◆ What is asked:
Restate word for word the lines beginning at the one that contains "obj.matrix_world = Matrix.Identity(4)" and ending at the one that contains "# meshes from arrays"; include both and nothing else.
* begin Data shown *
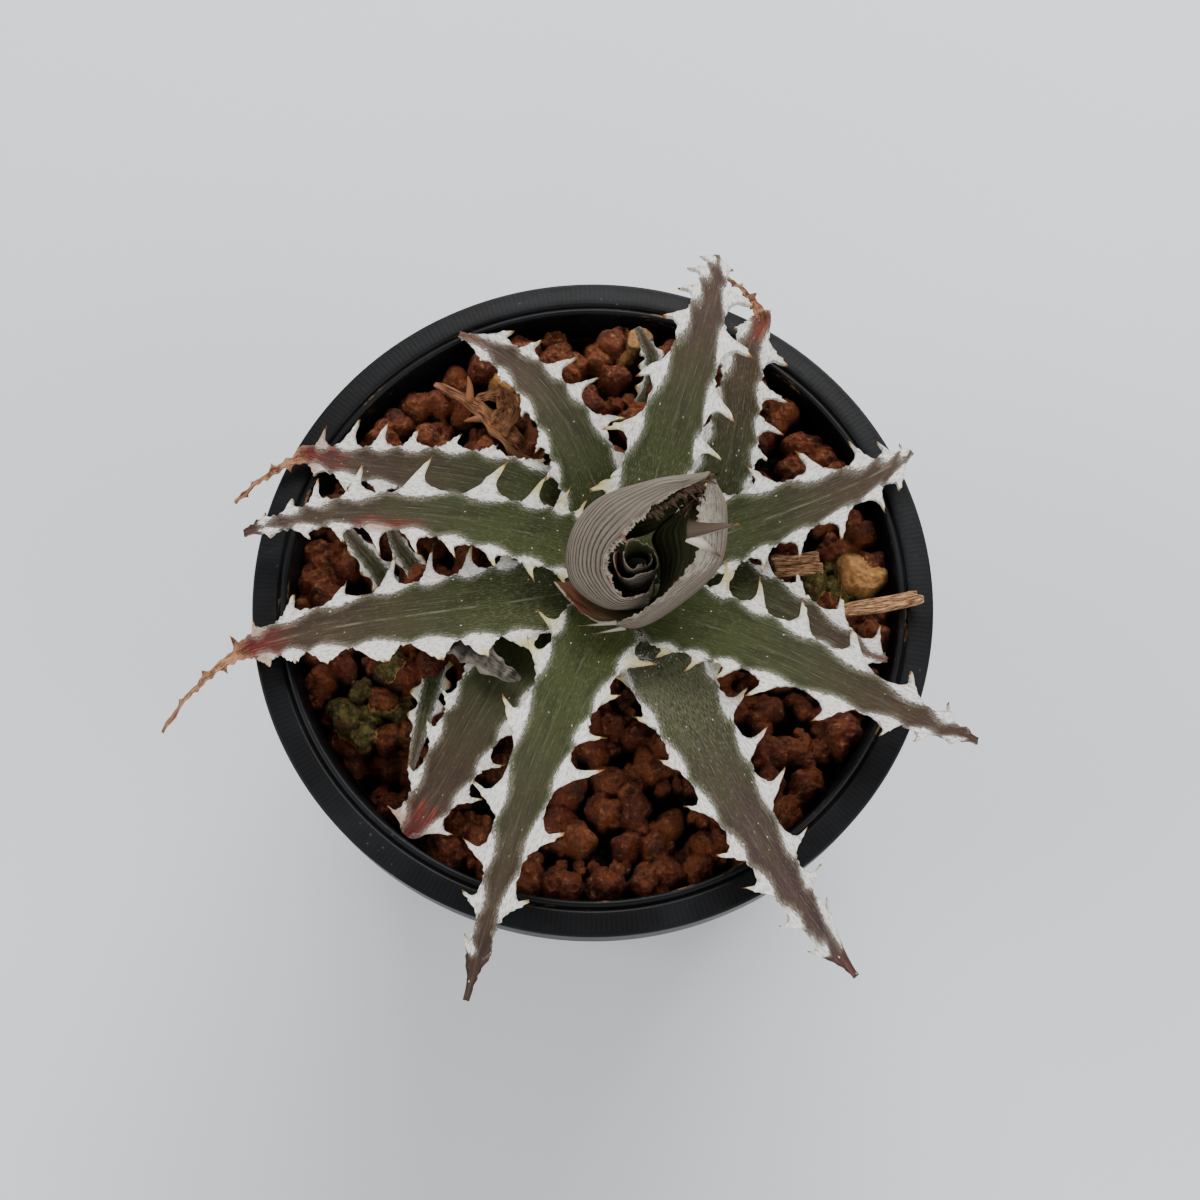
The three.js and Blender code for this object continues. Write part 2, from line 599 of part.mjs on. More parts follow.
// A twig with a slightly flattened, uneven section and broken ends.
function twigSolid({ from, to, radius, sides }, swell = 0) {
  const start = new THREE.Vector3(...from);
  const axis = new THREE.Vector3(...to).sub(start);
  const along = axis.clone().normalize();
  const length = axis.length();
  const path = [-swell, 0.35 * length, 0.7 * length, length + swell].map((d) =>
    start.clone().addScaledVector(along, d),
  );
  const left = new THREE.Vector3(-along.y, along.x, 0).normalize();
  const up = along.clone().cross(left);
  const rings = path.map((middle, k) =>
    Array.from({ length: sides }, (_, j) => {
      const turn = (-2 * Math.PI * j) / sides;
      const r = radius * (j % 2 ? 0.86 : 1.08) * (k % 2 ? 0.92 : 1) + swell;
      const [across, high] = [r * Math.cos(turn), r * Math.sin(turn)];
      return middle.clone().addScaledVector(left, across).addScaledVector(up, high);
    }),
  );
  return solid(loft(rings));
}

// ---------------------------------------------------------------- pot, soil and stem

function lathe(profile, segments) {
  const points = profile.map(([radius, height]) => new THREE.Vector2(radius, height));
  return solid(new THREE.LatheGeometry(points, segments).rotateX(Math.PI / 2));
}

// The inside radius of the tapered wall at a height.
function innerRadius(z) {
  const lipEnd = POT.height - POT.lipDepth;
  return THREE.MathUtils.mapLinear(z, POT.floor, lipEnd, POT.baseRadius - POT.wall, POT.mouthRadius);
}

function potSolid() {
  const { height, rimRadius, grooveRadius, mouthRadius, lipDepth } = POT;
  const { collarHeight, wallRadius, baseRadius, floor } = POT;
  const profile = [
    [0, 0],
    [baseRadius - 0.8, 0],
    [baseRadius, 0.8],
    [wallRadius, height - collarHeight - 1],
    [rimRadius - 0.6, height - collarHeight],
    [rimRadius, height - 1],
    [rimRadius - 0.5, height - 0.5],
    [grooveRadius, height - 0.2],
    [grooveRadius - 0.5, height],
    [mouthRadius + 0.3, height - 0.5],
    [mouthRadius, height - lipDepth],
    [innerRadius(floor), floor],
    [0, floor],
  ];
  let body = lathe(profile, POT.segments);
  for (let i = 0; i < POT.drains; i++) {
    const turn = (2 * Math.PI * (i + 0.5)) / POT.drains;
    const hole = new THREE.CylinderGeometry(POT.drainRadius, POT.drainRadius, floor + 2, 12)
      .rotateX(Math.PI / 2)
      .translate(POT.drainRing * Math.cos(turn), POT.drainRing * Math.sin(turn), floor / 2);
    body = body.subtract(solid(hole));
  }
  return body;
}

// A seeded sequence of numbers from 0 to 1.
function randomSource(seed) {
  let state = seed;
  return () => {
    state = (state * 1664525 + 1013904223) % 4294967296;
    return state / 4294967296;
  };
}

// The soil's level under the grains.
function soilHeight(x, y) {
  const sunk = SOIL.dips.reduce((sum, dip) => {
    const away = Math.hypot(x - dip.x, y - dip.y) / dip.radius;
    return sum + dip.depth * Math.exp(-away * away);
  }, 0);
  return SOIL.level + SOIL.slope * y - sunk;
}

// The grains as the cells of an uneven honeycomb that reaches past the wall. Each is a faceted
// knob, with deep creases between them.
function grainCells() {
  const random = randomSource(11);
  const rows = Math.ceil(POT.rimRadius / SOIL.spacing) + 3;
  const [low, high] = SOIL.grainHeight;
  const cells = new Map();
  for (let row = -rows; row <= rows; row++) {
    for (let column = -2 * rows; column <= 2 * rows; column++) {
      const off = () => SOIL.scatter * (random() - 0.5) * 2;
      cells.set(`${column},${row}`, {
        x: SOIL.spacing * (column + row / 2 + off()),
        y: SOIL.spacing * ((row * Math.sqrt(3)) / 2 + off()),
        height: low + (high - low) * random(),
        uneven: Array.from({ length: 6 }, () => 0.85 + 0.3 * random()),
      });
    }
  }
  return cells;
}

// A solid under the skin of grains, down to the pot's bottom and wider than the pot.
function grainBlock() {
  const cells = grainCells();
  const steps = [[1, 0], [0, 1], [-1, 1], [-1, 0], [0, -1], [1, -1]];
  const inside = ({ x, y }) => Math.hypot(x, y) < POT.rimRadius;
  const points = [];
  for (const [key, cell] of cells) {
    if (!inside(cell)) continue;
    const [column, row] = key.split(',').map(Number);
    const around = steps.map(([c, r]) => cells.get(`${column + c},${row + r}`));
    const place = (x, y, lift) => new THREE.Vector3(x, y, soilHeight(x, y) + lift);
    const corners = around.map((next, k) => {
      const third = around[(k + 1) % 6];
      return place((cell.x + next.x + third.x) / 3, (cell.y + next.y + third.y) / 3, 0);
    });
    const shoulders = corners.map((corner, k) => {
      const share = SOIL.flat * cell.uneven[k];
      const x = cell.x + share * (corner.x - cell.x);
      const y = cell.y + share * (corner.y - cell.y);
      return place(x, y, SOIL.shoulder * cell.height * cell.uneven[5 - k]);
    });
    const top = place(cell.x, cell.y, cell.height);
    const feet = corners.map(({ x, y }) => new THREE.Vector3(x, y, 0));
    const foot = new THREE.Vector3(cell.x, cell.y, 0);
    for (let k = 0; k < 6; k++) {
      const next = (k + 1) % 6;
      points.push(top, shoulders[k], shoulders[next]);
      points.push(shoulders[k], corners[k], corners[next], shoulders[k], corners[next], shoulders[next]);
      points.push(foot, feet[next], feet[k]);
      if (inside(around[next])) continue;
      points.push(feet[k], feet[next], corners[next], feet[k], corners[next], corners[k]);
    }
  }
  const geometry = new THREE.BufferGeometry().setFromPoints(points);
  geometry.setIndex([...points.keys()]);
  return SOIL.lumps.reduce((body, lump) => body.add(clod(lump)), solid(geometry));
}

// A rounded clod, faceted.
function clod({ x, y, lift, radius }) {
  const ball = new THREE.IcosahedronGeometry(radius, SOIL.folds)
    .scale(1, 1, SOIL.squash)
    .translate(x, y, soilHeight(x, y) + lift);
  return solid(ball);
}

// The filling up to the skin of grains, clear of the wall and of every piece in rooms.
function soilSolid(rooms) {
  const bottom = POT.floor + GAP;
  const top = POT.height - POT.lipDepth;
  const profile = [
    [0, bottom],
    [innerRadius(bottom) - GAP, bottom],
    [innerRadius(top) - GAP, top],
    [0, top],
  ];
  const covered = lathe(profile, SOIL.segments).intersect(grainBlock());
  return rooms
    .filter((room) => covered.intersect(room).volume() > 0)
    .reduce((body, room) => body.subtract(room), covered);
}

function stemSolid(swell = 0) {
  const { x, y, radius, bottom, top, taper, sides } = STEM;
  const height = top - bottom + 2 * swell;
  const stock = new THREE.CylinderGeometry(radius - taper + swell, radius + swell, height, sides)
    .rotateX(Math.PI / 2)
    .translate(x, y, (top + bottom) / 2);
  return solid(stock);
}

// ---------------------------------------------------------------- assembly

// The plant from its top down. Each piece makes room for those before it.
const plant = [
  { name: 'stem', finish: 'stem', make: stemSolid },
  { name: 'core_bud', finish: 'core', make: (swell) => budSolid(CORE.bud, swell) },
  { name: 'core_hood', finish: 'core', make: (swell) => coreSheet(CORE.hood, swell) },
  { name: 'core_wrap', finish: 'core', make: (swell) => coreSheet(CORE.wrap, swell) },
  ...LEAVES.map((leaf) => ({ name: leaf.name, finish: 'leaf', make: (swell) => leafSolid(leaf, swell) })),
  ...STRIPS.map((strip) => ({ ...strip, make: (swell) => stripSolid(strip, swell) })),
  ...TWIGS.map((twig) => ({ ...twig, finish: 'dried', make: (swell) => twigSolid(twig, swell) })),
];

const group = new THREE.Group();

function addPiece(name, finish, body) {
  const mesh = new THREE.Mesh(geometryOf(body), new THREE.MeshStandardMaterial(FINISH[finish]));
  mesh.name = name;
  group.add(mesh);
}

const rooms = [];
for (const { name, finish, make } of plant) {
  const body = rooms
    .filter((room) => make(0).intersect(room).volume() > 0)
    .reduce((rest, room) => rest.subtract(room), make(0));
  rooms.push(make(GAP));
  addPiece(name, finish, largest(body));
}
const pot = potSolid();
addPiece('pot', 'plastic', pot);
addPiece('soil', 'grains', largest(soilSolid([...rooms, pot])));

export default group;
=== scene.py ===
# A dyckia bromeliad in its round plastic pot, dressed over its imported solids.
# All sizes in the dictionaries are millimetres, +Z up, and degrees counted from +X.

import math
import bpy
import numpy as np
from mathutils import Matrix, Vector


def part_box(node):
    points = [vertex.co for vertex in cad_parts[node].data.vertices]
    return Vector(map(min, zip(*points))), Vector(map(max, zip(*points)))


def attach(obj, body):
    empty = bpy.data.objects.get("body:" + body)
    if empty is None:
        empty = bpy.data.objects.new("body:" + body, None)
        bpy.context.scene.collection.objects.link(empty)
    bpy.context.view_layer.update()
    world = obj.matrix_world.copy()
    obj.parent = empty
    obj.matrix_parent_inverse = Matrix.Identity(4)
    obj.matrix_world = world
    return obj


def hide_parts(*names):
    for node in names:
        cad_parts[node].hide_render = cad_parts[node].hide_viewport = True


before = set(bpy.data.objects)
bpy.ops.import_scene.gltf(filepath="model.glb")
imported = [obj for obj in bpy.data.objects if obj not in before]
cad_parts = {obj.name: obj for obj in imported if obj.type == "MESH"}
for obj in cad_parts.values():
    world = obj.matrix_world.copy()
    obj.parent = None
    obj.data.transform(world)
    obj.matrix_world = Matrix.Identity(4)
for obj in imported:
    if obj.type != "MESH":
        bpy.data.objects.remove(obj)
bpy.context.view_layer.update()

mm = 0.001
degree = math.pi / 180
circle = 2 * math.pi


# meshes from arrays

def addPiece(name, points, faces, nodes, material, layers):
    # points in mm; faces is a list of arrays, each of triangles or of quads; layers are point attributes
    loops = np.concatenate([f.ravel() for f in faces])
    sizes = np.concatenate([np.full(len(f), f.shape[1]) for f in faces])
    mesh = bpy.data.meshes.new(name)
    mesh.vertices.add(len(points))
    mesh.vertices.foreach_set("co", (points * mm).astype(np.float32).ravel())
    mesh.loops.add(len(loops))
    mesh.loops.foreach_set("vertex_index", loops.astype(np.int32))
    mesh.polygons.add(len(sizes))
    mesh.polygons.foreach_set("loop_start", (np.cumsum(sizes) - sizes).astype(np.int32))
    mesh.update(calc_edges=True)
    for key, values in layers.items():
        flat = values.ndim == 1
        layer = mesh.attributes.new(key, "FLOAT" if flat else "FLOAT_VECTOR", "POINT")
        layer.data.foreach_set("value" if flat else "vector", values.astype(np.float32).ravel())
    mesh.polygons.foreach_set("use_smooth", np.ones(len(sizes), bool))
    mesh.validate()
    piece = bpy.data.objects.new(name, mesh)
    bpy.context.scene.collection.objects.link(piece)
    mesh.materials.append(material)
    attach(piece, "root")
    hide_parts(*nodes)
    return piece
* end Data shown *
◆ Written solution:
    obj.matrix_world = Matrix.Identity(4)
for obj in imported:
    if obj.type != "MESH":
        bpy.data.objects.remove(obj)
bpy.context.view_layer.update()

mm = 0.001
degree = math.pi / 180
circle = 2 * math.pi


# meshes from arrays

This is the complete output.